===== DATASET RECORDS

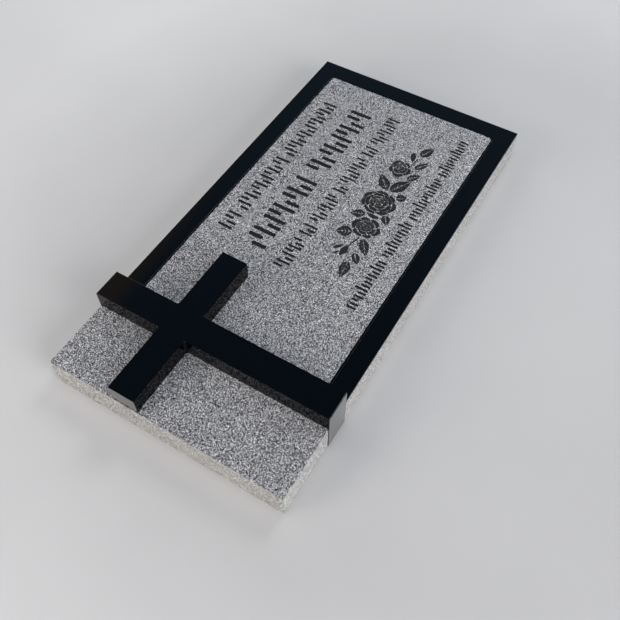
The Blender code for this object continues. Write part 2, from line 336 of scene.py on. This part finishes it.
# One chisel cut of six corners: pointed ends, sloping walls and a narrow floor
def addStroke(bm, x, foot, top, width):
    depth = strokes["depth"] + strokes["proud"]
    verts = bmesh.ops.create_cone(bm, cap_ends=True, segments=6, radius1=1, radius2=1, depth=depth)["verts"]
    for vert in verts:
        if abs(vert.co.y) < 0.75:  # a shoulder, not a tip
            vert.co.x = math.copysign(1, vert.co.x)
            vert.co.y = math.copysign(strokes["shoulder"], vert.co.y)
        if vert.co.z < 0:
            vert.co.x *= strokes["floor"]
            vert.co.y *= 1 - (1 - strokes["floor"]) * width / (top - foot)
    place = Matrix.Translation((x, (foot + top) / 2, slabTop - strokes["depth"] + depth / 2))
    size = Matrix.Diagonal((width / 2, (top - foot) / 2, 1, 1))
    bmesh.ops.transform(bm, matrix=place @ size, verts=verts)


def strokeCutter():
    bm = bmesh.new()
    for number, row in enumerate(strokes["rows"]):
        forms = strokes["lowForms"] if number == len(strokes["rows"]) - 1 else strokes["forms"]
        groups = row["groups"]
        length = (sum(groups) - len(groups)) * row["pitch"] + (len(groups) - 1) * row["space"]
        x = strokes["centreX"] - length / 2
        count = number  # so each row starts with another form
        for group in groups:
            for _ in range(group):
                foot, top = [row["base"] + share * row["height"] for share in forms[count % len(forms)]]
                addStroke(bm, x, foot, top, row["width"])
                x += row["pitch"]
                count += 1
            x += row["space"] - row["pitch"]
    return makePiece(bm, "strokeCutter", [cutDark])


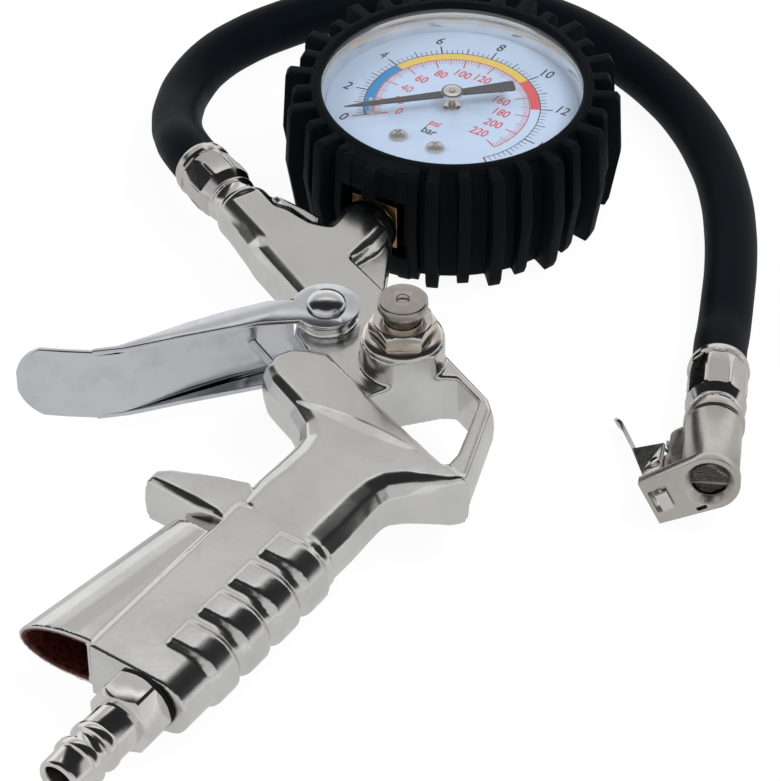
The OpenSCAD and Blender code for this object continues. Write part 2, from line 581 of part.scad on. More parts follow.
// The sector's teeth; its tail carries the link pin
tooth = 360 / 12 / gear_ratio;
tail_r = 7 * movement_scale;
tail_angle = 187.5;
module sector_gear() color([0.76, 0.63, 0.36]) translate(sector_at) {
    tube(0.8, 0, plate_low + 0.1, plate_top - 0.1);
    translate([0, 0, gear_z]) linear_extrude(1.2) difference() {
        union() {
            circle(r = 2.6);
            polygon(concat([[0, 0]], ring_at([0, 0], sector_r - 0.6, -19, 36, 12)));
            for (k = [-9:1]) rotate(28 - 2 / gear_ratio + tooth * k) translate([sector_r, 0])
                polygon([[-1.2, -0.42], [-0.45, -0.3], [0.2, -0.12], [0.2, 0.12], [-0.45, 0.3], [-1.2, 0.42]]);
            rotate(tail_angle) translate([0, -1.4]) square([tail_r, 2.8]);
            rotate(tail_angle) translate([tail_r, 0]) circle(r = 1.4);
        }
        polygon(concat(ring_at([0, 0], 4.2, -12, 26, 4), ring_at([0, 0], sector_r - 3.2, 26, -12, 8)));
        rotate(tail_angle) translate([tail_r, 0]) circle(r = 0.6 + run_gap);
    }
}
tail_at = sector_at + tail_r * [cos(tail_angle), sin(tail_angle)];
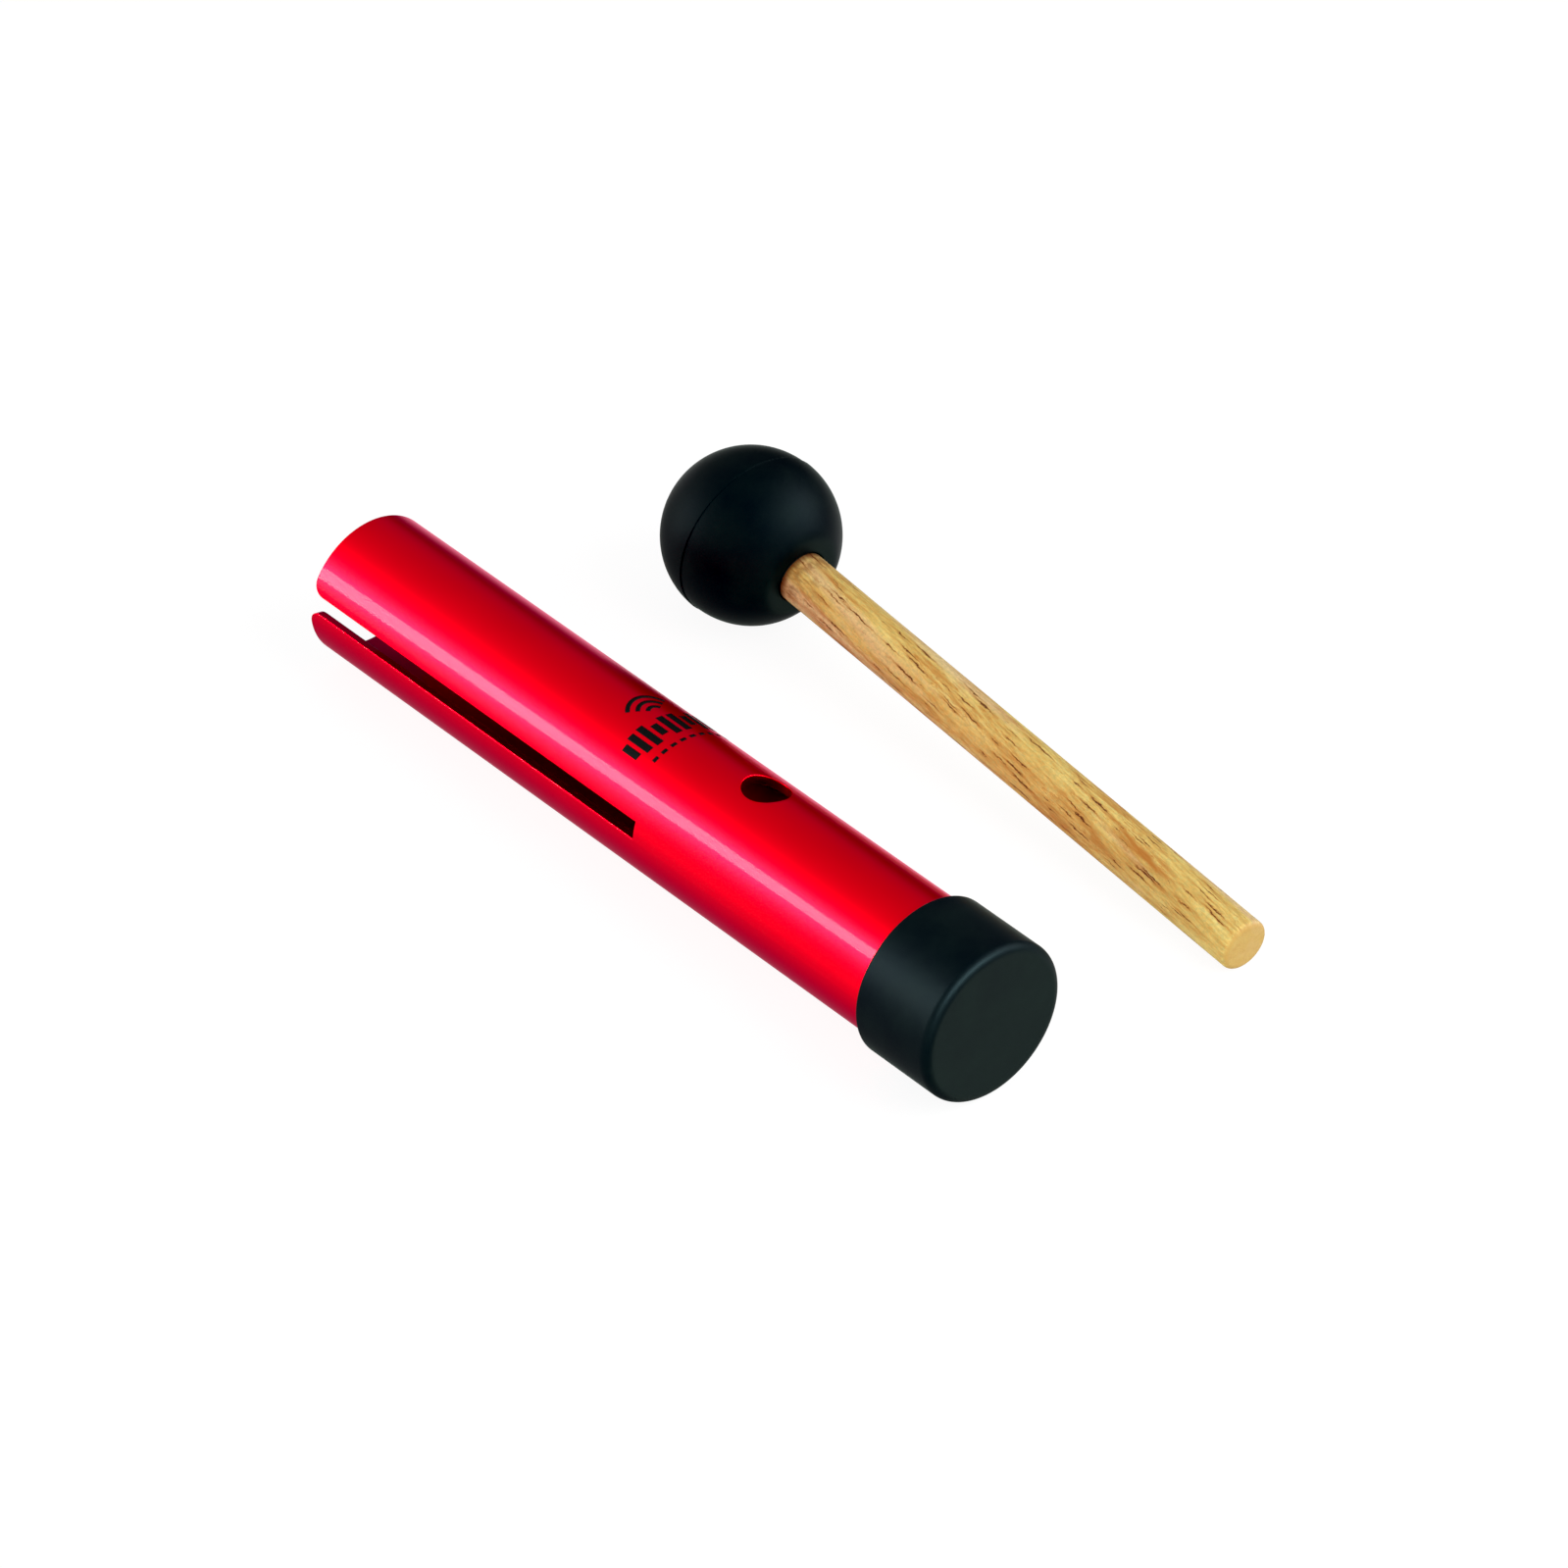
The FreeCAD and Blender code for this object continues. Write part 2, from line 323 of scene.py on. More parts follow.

==========

GIVEN INSTRUCTION:
Copy out the full set of records precisely, leaving nothing out.

RESPONSE TO THIS TASK:
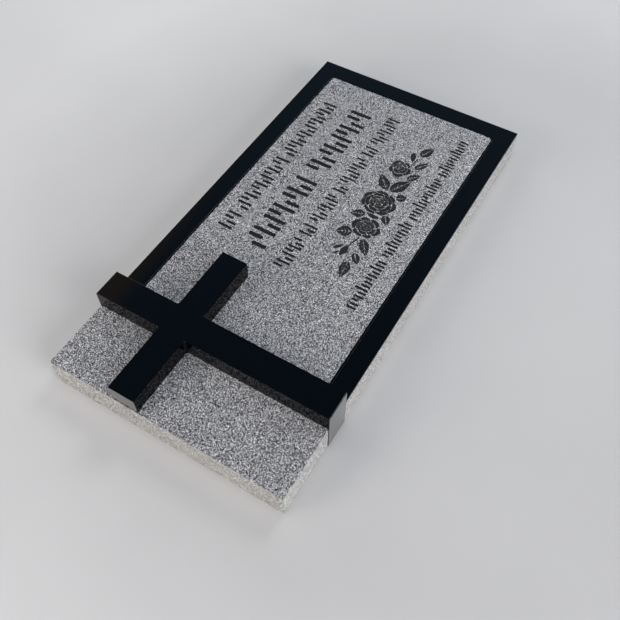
The Blender code for this object continues. Write part 2, from line 336 of scene.py on. This part finishes it.
# One chisel cut of six corners: pointed ends, sloping walls and a narrow floor
def addStroke(bm, x, foot, top, width):
    depth = strokes["depth"] + strokes["proud"]
    verts = bmesh.ops.create_cone(bm, cap_ends=True, segments=6, radius1=1, radius2=1, depth=depth)["verts"]
    for vert in verts:
        if abs(vert.co.y) < 0.75:  # a shoulder, not a tip
            vert.co.x = math.copysign(1, vert.co.x)
            vert.co.y = math.copysign(strokes["shoulder"], vert.co.y)
        if vert.co.z < 0:
            vert.co.x *= strokes["floor"]
            vert.co.y *= 1 - (1 - strokes["floor"]) * width / (top - foot)
    place = Matrix.Translation((x, (foot + top) / 2, slabTop - strokes["depth"] + depth / 2))
    size = Matrix.Diagonal((width / 2, (top - foot) / 2, 1, 1))
    bmesh.ops.transform(bm, matrix=place @ size, verts=verts)


def strokeCutter():
    bm = bmesh.new()
    for number, row in enumerate(strokes["rows"]):
        forms = strokes["lowForms"] if number == len(strokes["rows"]) - 1 else strokes["forms"]
        groups = row["groups"]
        length = (sum(groups) - len(groups)) * row["pitch"] + (len(groups) - 1) * row["space"]
        x = strokes["centreX"] - length / 2
        count = number  # so each row starts with another form
        for group in groups:
            for _ in range(group):
                foot, top = [row["base"] + share * row["height"] for share in forms[count % len(forms)]]
                addStroke(bm, x, foot, top, row["width"])
                x += row["pitch"]
                count += 1
            x += row["space"] - row["pitch"]
    return makePiece(bm, "strokeCutter", [cutDark])


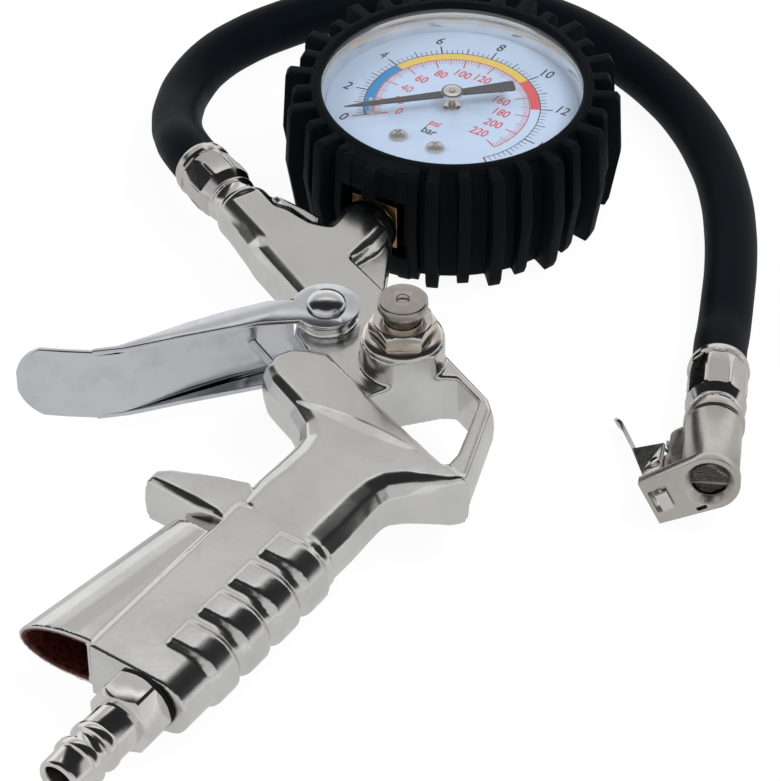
The OpenSCAD and Blender code for this object continues. Write part 2, from line 581 of part.scad on. More parts follow.
// The sector's teeth; its tail carries the link pin
tooth = 360 / 12 / gear_ratio;
tail_r = 7 * movement_scale;
tail_angle = 187.5;
module sector_gear() color([0.76, 0.63, 0.36]) translate(sector_at) {
    tube(0.8, 0, plate_low + 0.1, plate_top - 0.1);
    translate([0, 0, gear_z]) linear_extrude(1.2) difference() {
        union() {
            circle(r = 2.6);
            polygon(concat([[0, 0]], ring_at([0, 0], sector_r - 0.6, -19, 36, 12)));
            for (k = [-9:1]) rotate(28 - 2 / gear_ratio + tooth * k) translate([sector_r, 0])
                polygon([[-1.2, -0.42], [-0.45, -0.3], [0.2, -0.12], [0.2, 0.12], [-0.45, 0.3], [-1.2, 0.42]]);
            rotate(tail_angle) translate([0, -1.4]) square([tail_r, 2.8]);
            rotate(tail_angle) translate([tail_r, 0]) circle(r = 1.4);
        }
        polygon(concat(ring_at([0, 0], 4.2, -12, 26, 4), ring_at([0, 0], sector_r - 3.2, 26, -12, 8)));
        rotate(tail_angle) translate([tail_r, 0]) circle(r = 0.6 + run_gap);
    }
}
tail_at = sector_at + tail_r * [cos(tail_angle), sin(tail_angle)];
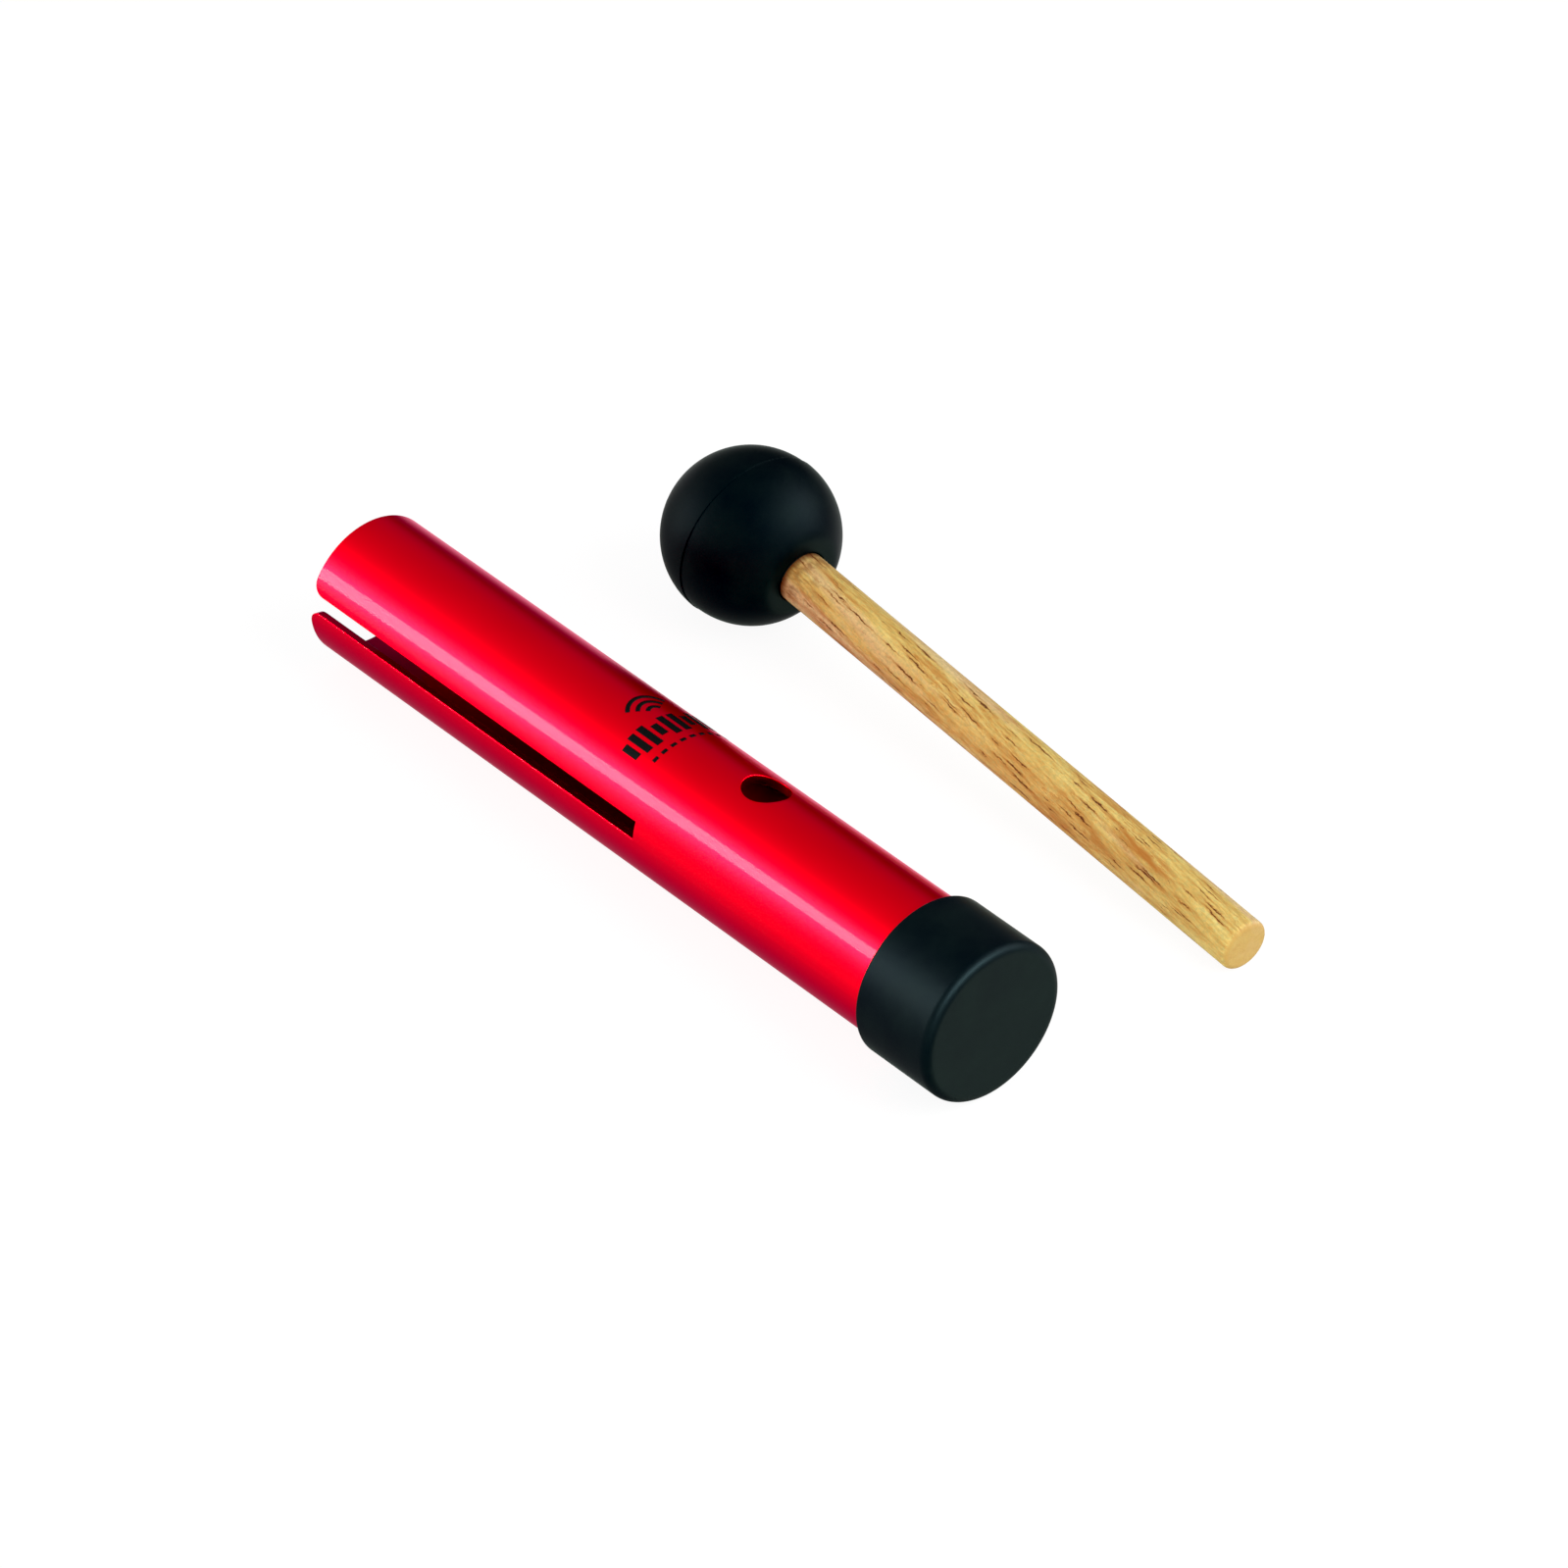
The FreeCAD and Blender code for this object continues. Write part 2, from line 323 of scene.py on. More parts follow.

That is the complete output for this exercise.